One approach — especially for those who imagine themselves as practical-minded, etc. — is to take this moment as a glimpse of Eden, especially if anyone still harbors skepticism about the gravity of the climate crisis. Some have argued it’s simply an impossible dream to think of a world in which nature could not only return but be restored.
But for the moment, the gift of such a world has arrived, and somehow we are now, miraculously, living within it.
The other approach — for the despairing greens among us — is to understand this moment as a glimpse of utopia (or better, eutopia *), especially if the events of recent years have damaged our ability to imagine new social realities.
Undeniably, this crisis is a dire warning about our lack of preparation and foresight in so many things.
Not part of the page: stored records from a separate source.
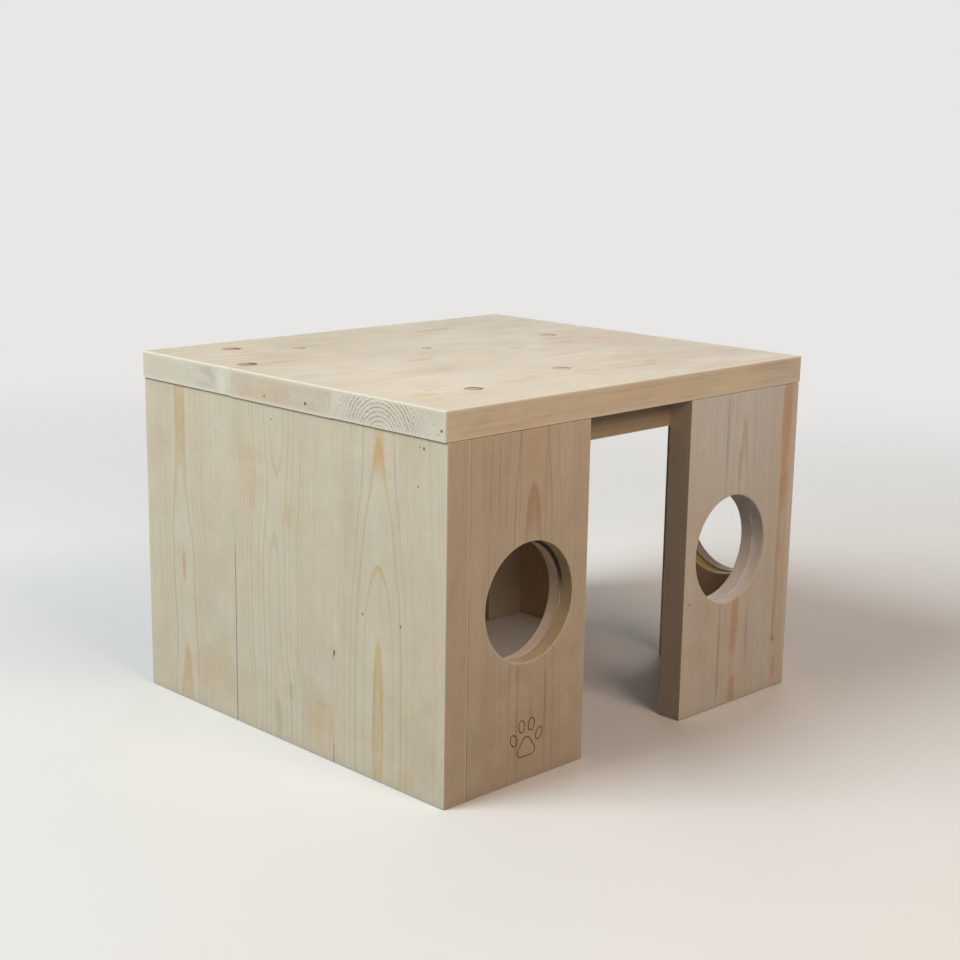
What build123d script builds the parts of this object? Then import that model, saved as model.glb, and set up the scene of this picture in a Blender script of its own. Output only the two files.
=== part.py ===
from build123d import *
import os

# Small animal house of planed softwood boards. It stands on the ground with its front towards -Y.
# The origin is on the ground, midway between the side walls and midway from front to back.
# The left wall and back wall are closed, the front and right wall have a doorway, and the roof lifts off.

os.makedirs("parts", exist_ok=True)

# ---- Driving dimensions, mm ----

# boards and doorways
board_thickness = 18.0
board_width = 100.0  # each board beside a doorway, but for the front left one
front_left_board_width = 102.0
front_doorway_width = 98.0
side_doorway_width = 100.0
wall_height = 218.8
boards_per_panel = 3  # closed walls and roof
arris = 0.4  # sanded free edges
touching = 0.01  # two places closer than this are the same place

# round windows, sawn half way from each face, so that the two half cuts miss each other a little
window_diameter = 75.0
window_height = 112.5  # centre above the ground
window_rim = 0.4
front_window_shift = {"left": (0.6, 0.5), "right": (-1.5, -1.2)}  # x, z, from the board's middle and that height
inner_cut_miss = {"left": (-2.0, -1.0), "right": (-1.9, 0.5), "side": (1.0, -0.8)}  # along the wall, up

# ring of rails inside the wall tops, and the rear corner posts
rail_size = 18.0
rail_height = 19.0
rail_rise = 0.2  # above the wall tops, which leaves a shadow line under the roof
post_size = 36.0
post_rail_gap = 0.5

# roof
roof_overhang = 1.5  # past the side walls
roof_proud_board = 0.3  # the middle board is this much thicker and rests on the rails
roof_corner_radius = 1.2
roof_top_radius = 1.0
batten_size = 18.0
batten_clearance = 1.0  # to the rails, all round

# dowels
dowel_diameter = 8.0
dowel_length = 30.0
dowel_face_depth = 12.0  # how deep it goes into the face of a board
dowel_chamfer = 0.6
dowel_fit = 0.05  # radial
dowel_end_gap = 0.5
seam_dowels = 3  # in each seam between two boards
zone_dowels = 2  # above, and again below, the height of the windows

# countersunk wood screws
screw_diameter = 4.0
screw_head_diameter = 8.0
screw_head_rim = 0.4
screw_tip_length = 5.0
screw_recess_length = 4.4
screw_recess_width = 1.2
screw_recess_depth = 1.8
screw_fit = 0.05  # radial
rail_screw_length = 30.0
post_screw_length = 50.0
screw_spacing = 40.0  # two in each board that a rail or batten crosses
post_screw_inset = 12.0  # from the room side of the post
post_screw_end = 40.0  # first screw from each end of the post
post_screw_stagger = 20.0  # so that screws from two sides pass each other

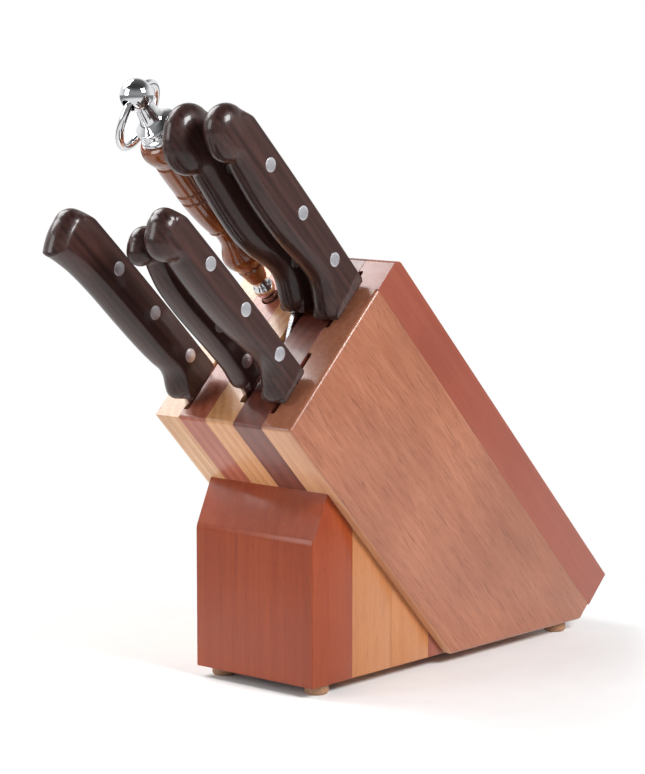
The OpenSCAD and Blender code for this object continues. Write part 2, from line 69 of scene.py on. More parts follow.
# spine line, lean, guard gap, belly as (distance from the guard, depth), the butt's circles
KNIVES = [
    dict(x=-28, s=30.2, lean=2.4, gap=6, length=127.4, waist=22.6, pommel=29, lobe=2.2, drop=5,
         shoulder=9, thick=16, bevel=5.4, crown=1.2, hook=None, rivet=(18, 7.6),
         belly=[(0, 18.5), (2, 23), (5, 25.8), (8, 26), (12, 24), (16, 21.6), (21, 20.8),
                (28, 21.8), (40, 22.8), (60, 23.4), (85, 23.8), (102, 25), (114, 27.2), (124, 30)]),
    dict(x=5.2, s=33, lean=0.5, gap=5, length=110.7, waist=16.8, pommel=20.6, lobe=7.2, drop=2,
         shoulder=9.2, thick=13, bevel=4, crown=0.3, hook=92, rivet=(13, 6.4),
         belly=[(0, 13.6), (2, 15.8), (5, 16.6), (9, 16.2), (15, 15.6), (30, 16.2), (50, 17.6),
               (65, 18.2), (80, 17.4), (98, 12.7)]),
    dict(x=28, s=35, lean=1.8, gap=3, length=126.5, waist=18.2, pommel=23, lobe=11.1, drop=2,
         shoulder=6.6, thick=16, bevel=4.3, crown=0.8, hook=102, rivet=(20.9, 5.6),
         belly=[(0, 20), (2, 22), (5, 21.6), (8, 19.4), (11, 16.8), (15, 14.2), (20, 12.9),
                (26, 13), (36, 14.8), (48, 17), (62, 18.2), (82, 18.6), (96, 18.2), (112, 17)]),
    dict(x=5.2, s=95.6, lean=0, gap=3.5, length=134.2, waist=28.2, pommel=34, lobe=14.8, drop=3.8,
         shoulder=15, thick=16, bevel=6.2, crown=0.3, hook=99, rivet=(24.5, 10.8),
         belly=[(0, 24.5), (2, 26.4), (5, 26.8), (9, 26), (14, 23.6), (19, 21.4), (26, 20.9),
                (34, 23), (44, 26.2), (57, 28.2), (72, 28.2), (86, 27.2), (98, 26.2), (112, 24)]),
    dict(x=28, s=96.4, lean=0, gap=2.5, length=133.6, waist=24.2, pommel=26.6, lobe=11.4, drop=5.6,
         shoulder=12.4, thick=16, bevel=5.2, crown=0.4, hook=104, rivet=(24.2, 8.1),
         belly=[(0, 27), (2, 29), (5, 28.6), (10, 26), (15, 23), (21, 20.9), (28, 20.7),
                (38, 21.8), (52, 23.6), (66, 24.4), (82, 24.2), (96, 23), (112, 21.5)]),
]
BLADES = [
    dict(length=190, heel=23, neck=21, point=9, curve=0.25, t=2.0),
    dict(length=98, heel=16, neck=14.5, point=5, curve=0.55, t=2.0),
    dict(length=150, heel=20.5, neck=18, point=6, curve=0.45, t=2.0),
    dict(length=203, heel=43, neck=25.5, point=6, curve=0.6, t=2.4),
    dict(length=222, heel=26.5, neck=24.5, point=8, curve=0.35, t=2.0),
]
RIVET_R = 3.8
RIVET_PITCH = 34.0

STEEL_X, STEEL_S, STEEL_LEAN = -20.5, 82.3, -1.7
BORE_DEPTH, BORE_R = 230.0, 5.0
FINIAL_T, FINIAL_R = 142.6, 8.2
GUARD_BALL_T, GUARD_BALL_R = 6.9, 5.6
HANDLE_TOP, HANDLE_BOTTOM = 26.5, 128.5
ROD_LEN, ROD_R, ROD_SOCKET = 212.0, 4.25, 4.0
RING_R, WIRE_R, RING_REST = 17.0, 2.0, 31.5

# ---------------------------------------------------------------- placement

def moved(x, y, z):
    return Matrix.Translation((x * MM, y * MM, z * MM))


def turned(degrees):
    return Matrix.Rotation(math.radians(degrees), 4, "X")


BLOCK = moved(0, FRONT_EDGE_Y, FRONT_EDGE_Z) @ Matrix.Rotation(
    math.pi / 2 - SLOT_ANGLE, 4, "X")
FOOTING = moved(0, FRONT_EDGE_Y, FOOT_H)
STEEL = BLOCK @ moved(STEEL_X, STEEL_S, 0) @ turned(STEEL_LEAN) @ moved(0, 0, FINIAL_T)


def knife_matrix(k):
    return BLOCK @ moved(k["x"], k["s"], k["gap"]) @ turned(k["lean"])


# ---------------------------------------------------------------- mesh helpers
SHARP_ANGLE = 32


def mesh_object(name, bm, matrix, sharp=SHARP_ANGLE):
    """A new object from a bmesh drawn in millimetres in the local frame given by matrix."""
    bmesh.ops.scale(bm, vec=(MM, MM, MM), verts=bm.verts)
    bmesh.ops.recalc_face_normals(bm, faces=bm.faces)
    mesh = bpy.data.meshes.new(name)
    bm.to_mesh(mesh)
    bm.free()
    mesh.shade_smooth()
    mesh.set_sharp_from_angle(angle=math.radians(sharp))
    obj = bpy.data.objects.new(name, mesh)
    bpy.context.scene.collection.objects.link(obj)
    obj.matrix_world = matrix
    return obj


def finish_piece(obj, body, slot, *nodes):
    """Gives a piece its slot's material, its body and the CAD nodes that it stands for."""
    obj.data.materials.clear()
    obj.data.materials.append(LOOKS[slot])
    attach(obj, body)
    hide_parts(*nodes)


def skin(bm, rows):
    """Joins neighbouring rows of points, each a closed loop, with four-sided faces."""
    for low, high in zip(rows, rows[1:]):
        for i in range(len(low)):
            j = (i + 1) % len(low)
            bm.faces.new((low[i], low[j], high[j], high[i]))


def cut_off(bm, place, outward):
    """Cuts away what lies beyond a plane and closes the cut."""
    cut = bmesh.ops.bisect_plane(
        bm, geom=bm.verts[:] + bm.edges[:] + bm.faces[:], plane_co=place, plane_no=outward,
        clear_outer=True)
    rim = [e for e in cut["geom_cut"] if isinstance(e, bmesh.types.BMEdge)]
    bmesh.ops.holes_fill(bm, edges=rim, sides=0)


def prism(points, low, high, axis):
    """A closed prism: a 2-D outline carried from low to high along an axis."""
    bm = bmesh.new()
    if axis == "Z":
        rings = [[bm.verts.new((a, b, h)) for a, b in points] for h in (low, high)]
    else:
        rings = [[bm.verts.new((h, a, b)) for a, b in points] for h in (low, high)]
    bm.faces.new(rings[0])
    bm.faces.new(rings[1])
    skin(bm, rings)
    bmesh.ops.recalc_face_normals(bm, faces=bm.faces)
    return bm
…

We are already hearing the cries urging us to go back to the Old Normal, the one that led up to these multiple catastrophes in the first place.
Our ability to withstand these powerful ideological forces may depend on the strength we’ve drawn during this moment of nature’s “reset.” Let’s use this time of silence well.
*Eutopia, a place of ideal well-being, as a practical aspiration — compared with utopia as an impossible concept.